## Work required
Give the listing again in full, exactly as written.

——————

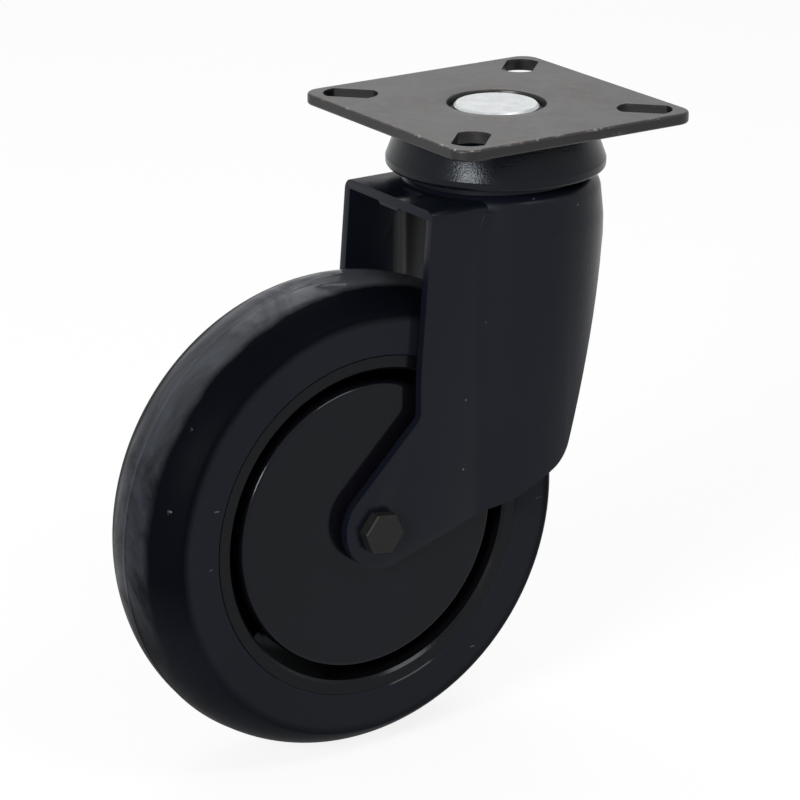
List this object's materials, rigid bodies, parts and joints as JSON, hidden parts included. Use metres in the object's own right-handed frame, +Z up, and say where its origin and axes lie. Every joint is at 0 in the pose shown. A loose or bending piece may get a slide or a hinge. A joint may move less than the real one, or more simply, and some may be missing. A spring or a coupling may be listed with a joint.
{
  "type": "swivel castor",
  "caption": "Swivel plate castor: square plate with corner slots, stamped fork on a ball race, and a solid-tyred wheel with round side covers.",
  "frame": {"origin": "centre of the top plate's upper face, on the swivel axis", "axes": "+Z up along the swivel axis out of the plate; the wheel trails towards -X; the wheel's axle lies along Y, with the bolt's head at -Y"},
  "size_m": [0.1474, 0.0722, 0.1627],
  "materials": {
    "plate_paint": "satin black paint over steel",
    "cup_paint": "satin black powder coat",
    "fork_paint": "satin blue-black powder coat",
    "zinc_steel": "bright zinc plate",
    "bearing_steel": "ground steel",
    "dark_steel": "black oxide",
    "nylon": "translucent nylon",
    "guard_plastic": "satin-gloss black plastic",
    "core_plastic": "satin black plastic",
    "tyre_rubber": "glossy blue-black elastomer"
  },
  "bodies": {
    "mounting": {"top_plate": "plate_paint", "upper_race_cup": "cup_paint", "king_pin": "zinc_steel", "upper_balls": "bearing_steel", "lower_balls": "bearing_steel", "lower_race_cup": "cup_paint"},
    "swivel_fork": {"fork": "fork_paint", "axle_bolt": "dark_steel", "axle_nut": "dark_steel", "nut_insert": "nylon", "spacer_tube": "zinc_steel", "thread_guard_near": "guard_plastic", "thread_guard_far": "guard_plastic", "bearing_inner_race_near": "bearing_steel", "bearing_inner_race_far": "bearing_steel"},
    "wheel": {"wheel_core": "core_plastic", "tyre": "tyre_rubber", "bearing_outer_race_near": "bearing_steel", "bearing_outer_race_far": "bearing_steel", "bearing_balls_near": "bearing_steel", "bearing_balls_far": "bearing_steel", "bearing_shields_near": "bearing_steel", "bearing_shields_far": "bearing_steel"}
  },
  "joints": [
    {"name": "swivel", "type": "hinge", "parent": "mounting", "child": "swivel_fork", "pos_m": [0, 0, 0], "axis": [0, 0, 1], "continuous": true},
    {"name": "wheel_spin", "type": "hinge", "parent": "swivel_fork", "child": "wheel", "pos_m": [-0.0488, 0, -0.1002], "axis": [0, 1, 0], "continuous": true}
  ]
}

——————

## Solution for this problem
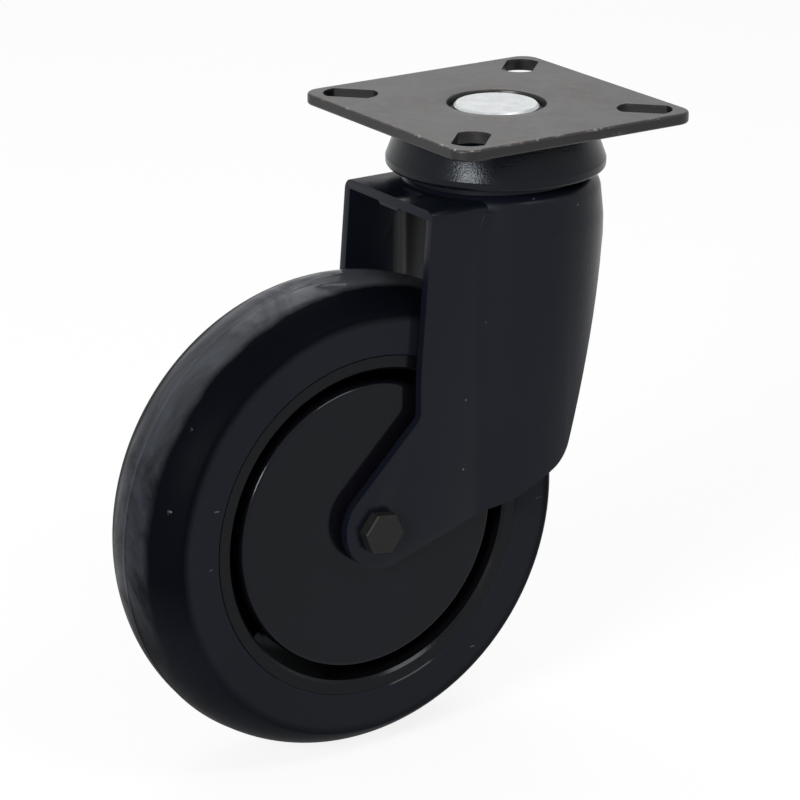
List this object's materials, rigid bodies, parts and joints as JSON, hidden parts included. Use metres in the object's own right-handed frame, +Z up, and say where its origin and axes lie. Every joint is at 0 in the pose shown. A loose or bending piece may get a slide or a hinge. A joint may move less than the real one, or more simply, and some may be missing. A spring or a coupling may be listed with a joint.
{
  "type": "swivel castor",
  "caption": "Swivel plate castor: square plate with corner slots, stamped fork on a ball race, and a solid-tyred wheel with round side covers.",
  "frame": {"origin": "centre of the top plate's upper face, on the swivel axis", "axes": "+Z up along the swivel axis out of the plate; the wheel trails towards -X; the wheel's axle lies along Y, with the bolt's head at -Y"},
  "size_m": [0.1474, 0.0722, 0.1627],
  "materials": {
    "plate_paint": "satin black paint over steel",
    "cup_paint": "satin black powder coat",
    "fork_paint": "satin blue-black powder coat",
    "zinc_steel": "bright zinc plate",
    "bearing_steel": "ground steel",
    "dark_steel": "black oxide",
    "nylon": "translucent nylon",
    "guard_plastic": "satin-gloss black plastic",
    "core_plastic": "satin black plastic",
    "tyre_rubber": "glossy blue-black elastomer"
  },
  "bodies": {
    "mounting": {"top_plate": "plate_paint", "upper_race_cup": "cup_paint", "king_pin": "zinc_steel", "upper_balls": "bearing_steel", "lower_balls": "bearing_steel", "lower_race_cup": "cup_paint"},
    "swivel_fork": {"fork": "fork_paint", "axle_bolt": "dark_steel", "axle_nut": "dark_steel", "nut_insert": "nylon", "spacer_tube": "zinc_steel", "thread_guard_near": "guard_plastic", "thread_guard_far": "guard_plastic", "bearing_inner_race_near": "bearing_steel", "bearing_inner_race_far": "bearing_steel"},
    "wheel": {"wheel_core": "core_plastic", "tyre": "tyre_rubber", "bearing_outer_race_near": "bearing_steel", "bearing_outer_race_far": "bearing_steel", "bearing_balls_near": "bearing_steel", "bearing_balls_far": "bearing_steel", "bearing_shields_near": "bearing_steel", "bearing_shields_far": "bearing_steel"}
  },
  "joints": [
    {"name": "swivel", "type": "hinge", "parent": "mounting", "child": "swivel_fork", "pos_m": [0, 0, 0], "axis": [0, 0, 1], "continuous": true},
    {"name": "wheel_spin", "type": "hinge", "parent": "swivel_fork", "child": "wheel", "pos_m": [-0.0488, 0, -0.1002], "axis": [0, 1, 0], "continuous": true}
  ]
}